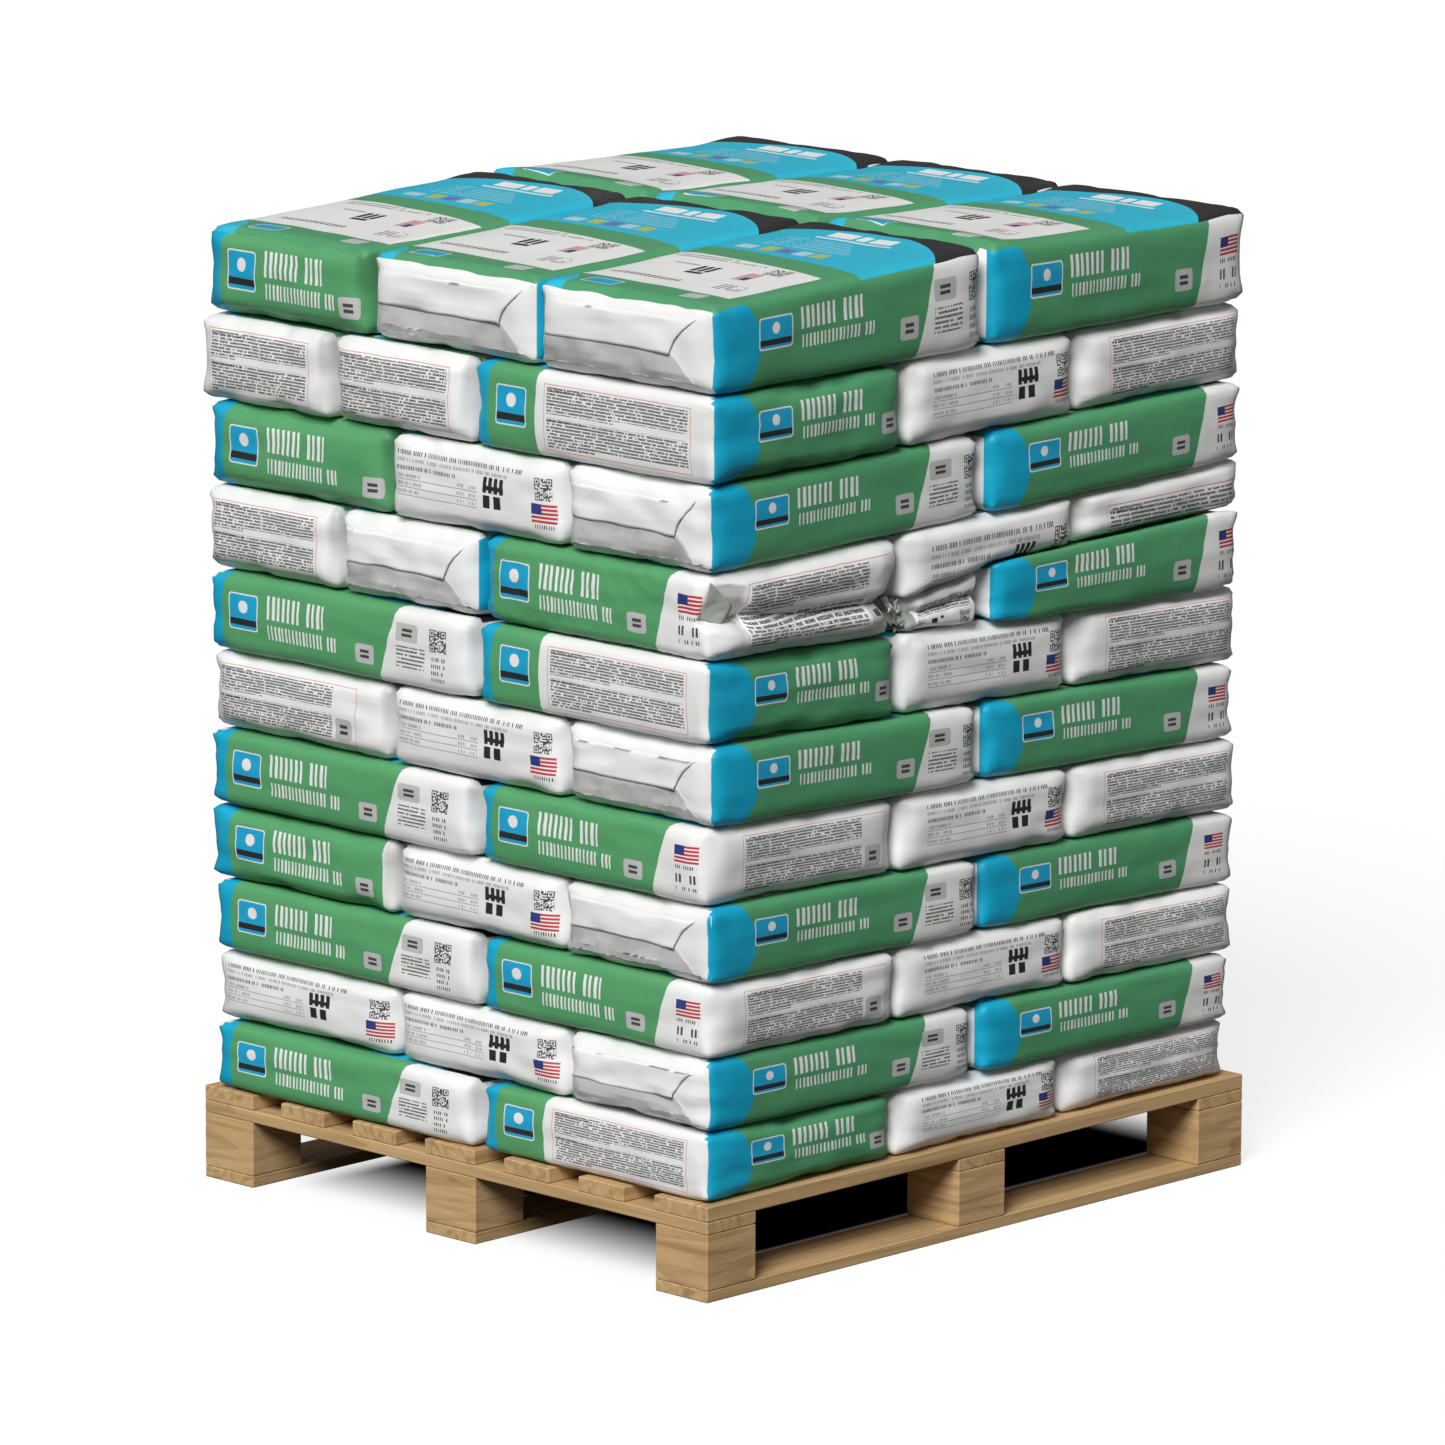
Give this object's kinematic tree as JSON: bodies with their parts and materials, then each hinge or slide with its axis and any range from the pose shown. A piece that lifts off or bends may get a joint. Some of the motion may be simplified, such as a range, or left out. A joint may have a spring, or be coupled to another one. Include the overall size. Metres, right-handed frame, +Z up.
{
  "type": "pallet of tile adhesive bags",
  "caption": "Wooden block pallet loaded with crosswise courses of filled paper bags of tile adhesive, with a burst bag and a squeezed-in bag on a side.",
  "frame": {"origin": "on the floor, under the middle of the pallet", "axes": "+Z up; +X to the right along the front of the load, where the deck boards show their ends; +Y from the front to the back, along the deck boards"},
  "size_m": [1.07, 1.174, 1.4696],
  "materials": {
    "pine": "sawn, untreated",
    "bag_paper": "printed green, blue and white, satin"
  },
  "bodies": {
    "root": {"bottom_board_left": "pine", "bottom_board_middle": "pine", "bottom_board_right": "pine", "block_front_left": "pine", "block_front_middle": "pine", "block_front_right": "pine", "block_centre_left": "pine", "block_centre_middle": "pine", "block_centre_right": "pine", "block_back_left": "pine", "block_back_middle": "pine", "block_back_right": "pine", "stringer_front": "pine", "stringer_centre": "pine", "stringer_back": "pine", "deck_board_1": "pine", "deck_board_2": "pine", "deck_board_3": "pine", "deck_board_4": "pine", "deck_board_5": "pine", "deck_board_6": "pine", "deck_board_7": "pine", "bag_course_01": "bag_paper", "bag_course_02": "bag_paper", "bag_course_03": "bag_paper", "bag_course_04": "bag_paper", "bag_course_05": "bag_paper", "bag_course_06": "bag_paper", "bag_course_07": "bag_paper", "bag_course_08": "bag_paper", "bag_course_09": "bag_paper", "bag_course_10": "bag_paper", "bag_course_11": "bag_paper", "extra_bag": "bag_paper", "burst_bag": "bag_paper"}
  },
  "joints": []
}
....
Look through the data and gather every line with the string "materials" in it.

■ Solved exercise:
Give this object's kinematic tree as JSON: bodies with their parts and materials, then each hinge or slide with its axis and any range from the pose shown. A piece that lifts off or bends may get a joint. Some of the motion may be simplified, such as a range, or left out. A joint may have a spring, or be coupled to another one. Include the overall size. Metres, right-handed frame, +Z up.
  "materials": {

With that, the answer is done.